I have to disagree with you here.
While each parent is free to educate their child(ren) as they see fit, I am a product of public school and proud to be. I had no choice but to go to public school: I was raised by my single mom, who worked too much to homeschool me and my brother.
I just entered my senior year of college by working hard, not by lying or cheating. I don't steal, get drunk, do drugs or kill babies. I graduated with a 3.7 GPA and with honors, with an acceptance letter from a university in my hand. My high school wasn't a "Lord of the Flies" environment, where people had orgies and killed each other. I think it's wrong to overgeneralize public schools--they're really not as bad as people like to think. It's also wrong to blame these ills on public schools when a lot of them have to do with the parents and the home environment of the child--if the parent doesn't care, the child likely won't, either.

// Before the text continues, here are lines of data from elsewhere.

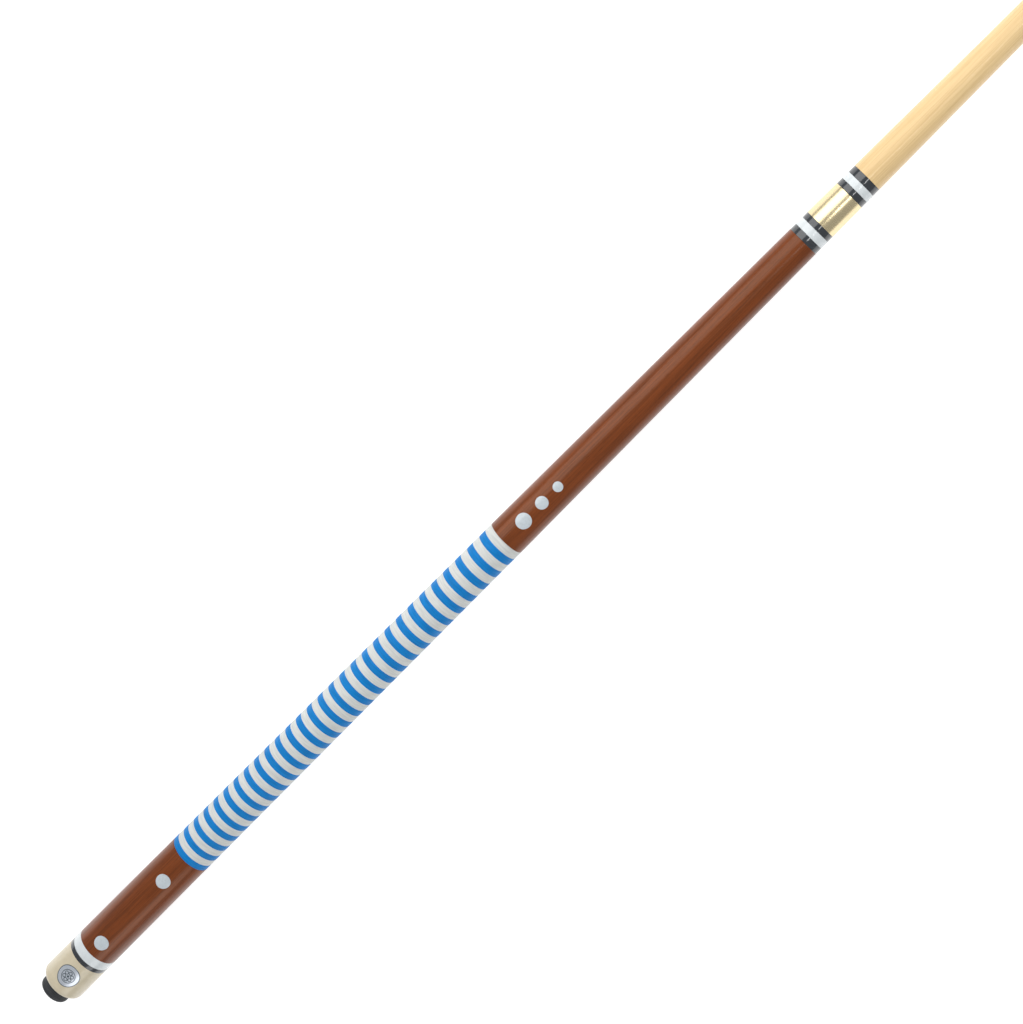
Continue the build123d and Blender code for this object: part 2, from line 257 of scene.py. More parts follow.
def inlay_piece(name, station, angle, inner, outer, proud, depth, steps=48, rings=6):
    """A round or ring-shaped inlay that follows the cue's surface, closed underneath."""
    vertices, rows = [], []

    def on_cue(reach, around, height):
        x = station + reach * math.cos(around)
        base = outer_radius(x)
        a = angle + reach * math.sin(around) / base
        return (x, (base + height) * math.sin(a), (base + height) * math.cos(a))

    turn = [2 * math.pi * i / steps for i in range(steps)]
    bevel = min(proud, INLAY_BEVEL)
    levels = [(inner + (outer - bevel - inner) * i / rings, proud) for i in range(rings + 1)]
    levels += [(outer, proud - bevel), (outer, -depth)]
    levels += [(inner + (outer - inner) * (1 - i / 2), -depth) for i in (1, 2)]
    for reach, height in levels:
        start = len(vertices)
        if reach < ON_AXIS:
            vertices.append(on_cue(0.0, 0.0, height))
            rows.append([start])
        else:
            vertices += [on_cue(reach, a, height) for a in turn]
            rows.append(list(range(start, start + steps)))
    closing = [] if inner < ON_AXIS else [(rows[-1], rows[0])]
    faces = []
    for a, b in list(zip(rows, rows[1:])) + closing:
        for i in range(steps):
            j = (i + 1) % steps
            if len(a) == 1:
                faces.append((a[0], b[i], b[j]))
            elif len(b) == 1:
                faces.append((a[i], b[0], a[j]))
            else:
                faces.append((a[i], b[i], b[j], a[j]))
    return new_piece(name, vertices, faces)


def joined(name, pieces):
    """Several pieces as one."""
    with bpy.context.temp_override(active_object=pieces[0], selected_editable_objects=pieces):
        bpy.ops.object.join()
    pieces[0].name = name
    pieces[0].data.name = name
    return pieces[0]


def fit(piece, body, material, slot, *nodes):
    """Puts a finished piece on its body in place of its CAD nodes."""
    piece.data.materials.clear()
    piece.data.materials.append(material)
    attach(piece, body)
    if nodes:
        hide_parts(*nodes)
    return piece


def body_of_node(node):
    """The body that a CAD node rides on."""
    bodies = frame["record"]["behaviour"]["bodies"]
    return next(body for body, members in bodies.items() if node in members)


def dress(node, material):
    """Gives a CAD node that keeps its own shape a finished material."""
    mesh = frame["nodes"][node].data
    mesh.materials.clear()
    mesh.materials.append(material)


# ---------------------------------------------------------------- shader tools

class Graph:
    """A node tree with short ways to add and link nodes."""

    def __init__(self, tree):
        self.tree = tree

    def add(self, kind, values=None, **settings):
        """A node with its settings, and its inputs set to values or linked to sockets."""
        node = self.tree.nodes.new(kind)
        for name, value in settings.items():
            setattr(node, name, value)
        for name, value in (values or {}).items():
            self.feed(node.inputs[name], value)
        return node

    def feed(self, socket, value):
        """Sets a socket, or links one to it."""
        if isinstance(value, bpy.types.NodeSocket):
            self.tree.links.new(value, socket)
        else:
            socket.default_value = value

    def maths(self, operation, a, b=0.0, c=0.0):
        """One sum on two or three values."""
        node = self.add("ShaderNodeMath", operation=operation)
        for socket, value in zip(node.inputs, (a, b, c)):
            self.feed(socket, value)
        return node.outputs[0]

    def blend(self, factor, a, b, mode="MIX"):
        """One colour laid over another, by way of the Mix node's colour sockets."""
        factor_input, a_input, b_input, colour_output = 0, 6, 7, 2
        node = self.add("ShaderNodeMix", {factor_input: factor, a_input: a, b_input: b},
                        data_type="RGBA", blend_type=mode)
        return node.outputs[colour_output]

    def spread(self, value, low, high, to_low=0.0, to_high=1.0):
        """A value carried from one range to another, and held inside it."""
        node = self.add("ShaderNodeMapRange", {
            "Value": value, "From Min": low, "From Max": high, "To Min": to_low, "To Max": to_high})
        return node.outputs[0]

    def noise(self, vector, scale=1.0, detail=3.0, roughness=0.55):
        """A cloudy value."""
        node = self.add("ShaderNodeTexNoise", {
            "Vector": vector, "Scale": scale, "Detail": detail, "Roughness": roughness})
        return node.outputs["Fac"]

    def stretched(self, vector, along, across):
        """Coordinates scaled by one number along the cue and by another across it."""
        scales = (along, across, across)
        node = self.add("ShaderNodeVectorMath", {0: vector, 1: scales}, operation="MULTIPLY")
        return node.outputs[0]


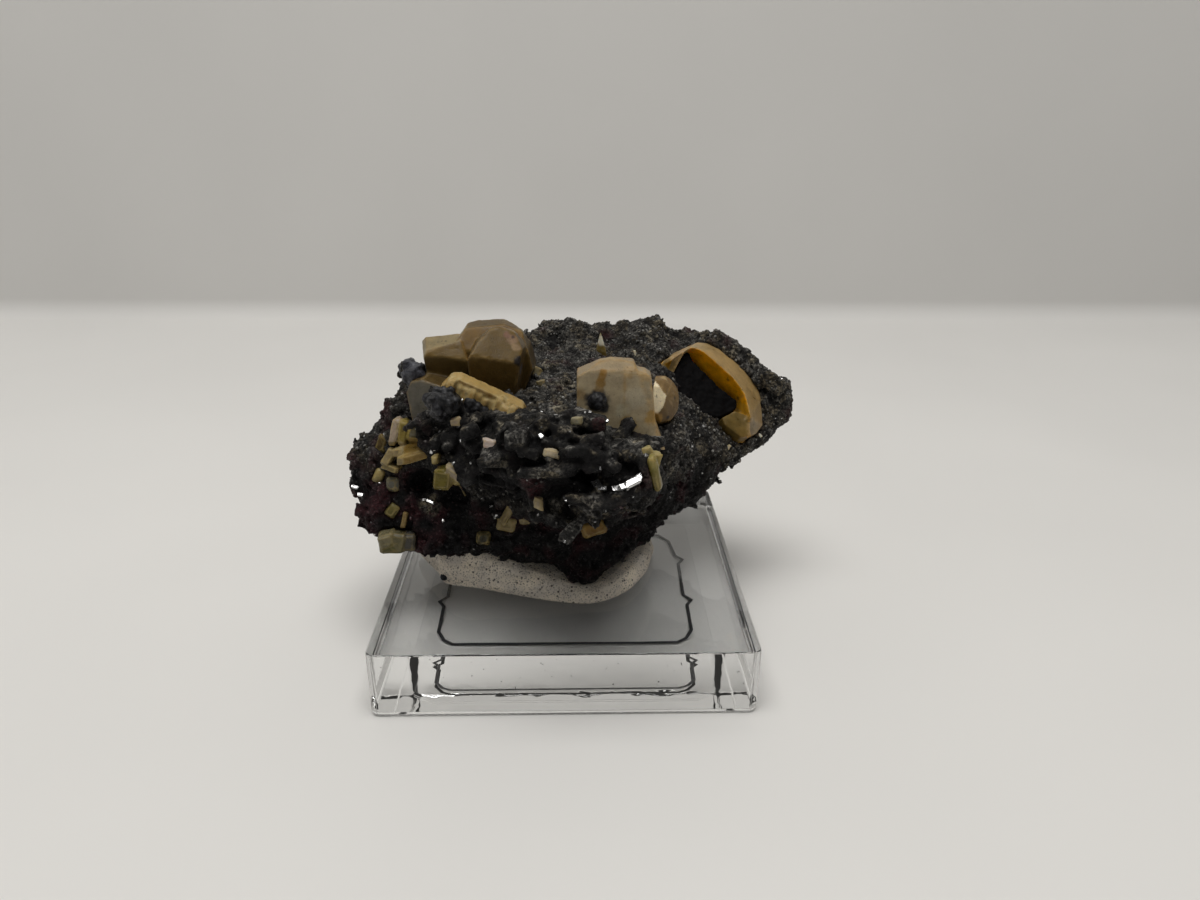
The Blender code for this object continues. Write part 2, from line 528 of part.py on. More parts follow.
def build_rock(cutters):
    bm = rock_body()
    bmesh.ops.recalc_face_normals(bm, faces=bm.faces)
    for centre, radii, turn in ROCK_LUMPS.values():
        add_lump(bm, centre, radii, turn)
    rock = add_object("matrix_rock", mesh_from(bm, "matrix_rock"), "rock")
    add_skin(rock)
    bake_modifiers(rock)
    hollows = []
    for title, (centre, radii) in ROCK_HOLLOWS.items():
        hollow = bmesh.new()
        add_lump(hollow, centre, radii, 0)
        hollows.append(add_object(title, mesh_from(hollow, title), "rock"))
    combine(rock, hollows, "DIFFERENCE")
    add_skin(rock)
    ease = rock.modifiers.new("ease", "SMOOTH")
    ease.factor = ROCK_EASE
    ease.iterations = ROCK_EASE_STEPS
    bake_modifiers(rock)
    roughen(rock.data)
    thin = rock.modifiers.new("thin", "DECIMATE")
    triangles = sum(len(p.vertices) - 2 for p in rock.data.polygons)
    thin.ratio = ROCK_TRIANGLES / triangles
    bake_modifiers(rock)
    combine(rock, cutters, "DIFFERENCE")
    keep_largest_body(rock)
    rock.data.materials.clear()
    rock.data.materials.append(make_material("rock"))


def crescent_solids(grow):
    """The right crystal's outer body and the block at its lower end."""
    up = Vector(CRESCENT_UP).normalized()
    body = list(CRESCENT_OUTER) + copy_shifted(CRESCENT_OUTER, -up * CRESCENT_ROOT)
    body += list(CRESCENT_RIDGE)
    heel = list(CRESCENT_HEEL) + copy_shifted(CRESCENT_HEEL, -up * HEEL_ROOT)
    return (add_object("crescent", hull_mesh("crescent", body, grow), "crystal"),
            add_object("heel", hull_mesh("heel", heel, grow), "crystal"))


def crescent_space():
    """The open space that faces the front between the right crystal's arms."""
    up = Vector(CRESCENT_UP).normalized()
    space = list(CRESCENT_RIDGE) + copy_shifted(CRESCENT_RIDGE, up * SPACE_ABOVE)
    for depth in SPACE_BELOW:
        space += copy_shifted(CRESCENT_INNER, -up * depth)
    space += copy_shifted(CRESCENT_INNER, SPACE_FRONT)
    return add_object("space", hull_mesh("space", space), "crystal")


def crescent_hollow():
    """The flat-bottomed hollow that is cut into the rock below the right crystal."""
    up = Vector(CRESCENT_UP).normalized()
    pocket = copy_shifted(CRESCENT_HOLLOW, up * CRESCENT_HOLLOW_HEIGHT)
    pocket += copy_shifted(CRESCENT_HOLLOW, -up * CRESCENT_HOLLOW_DEPTH)
    return add_object("pocket", hull_mesh("pocket", pocket), "crystal")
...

I learned to read at the age of 2, and by 5th grade I was reading at a 12th grade level. Yes, there were people at my HS that didn't care about school, who stole, got drunk, did drugs and all kinds of crazy things, but I had the maturity and the intelligence to realize that those behaviors are wrong and to stay away from these people. I also had the support system to succeed--despite what other kids were doing. I think that those kinds of things, as well as a motivation to learn in general, begins at home with the parents LONG before school begins.
Teachers are now the biggest influx into the home school venue, and one of the reasons they give is socialization.
Thinking About Homeschooling? Teachers Are
Thank you for the link to the article. This is similar to a study which found:
The key point from the report is that public school teachers, which have the best understanding of the current state of public schools, are much less likely to trust the public schools.
Teachers are now the biggest influx into the home school venue, and one of the reasons they give is socialization.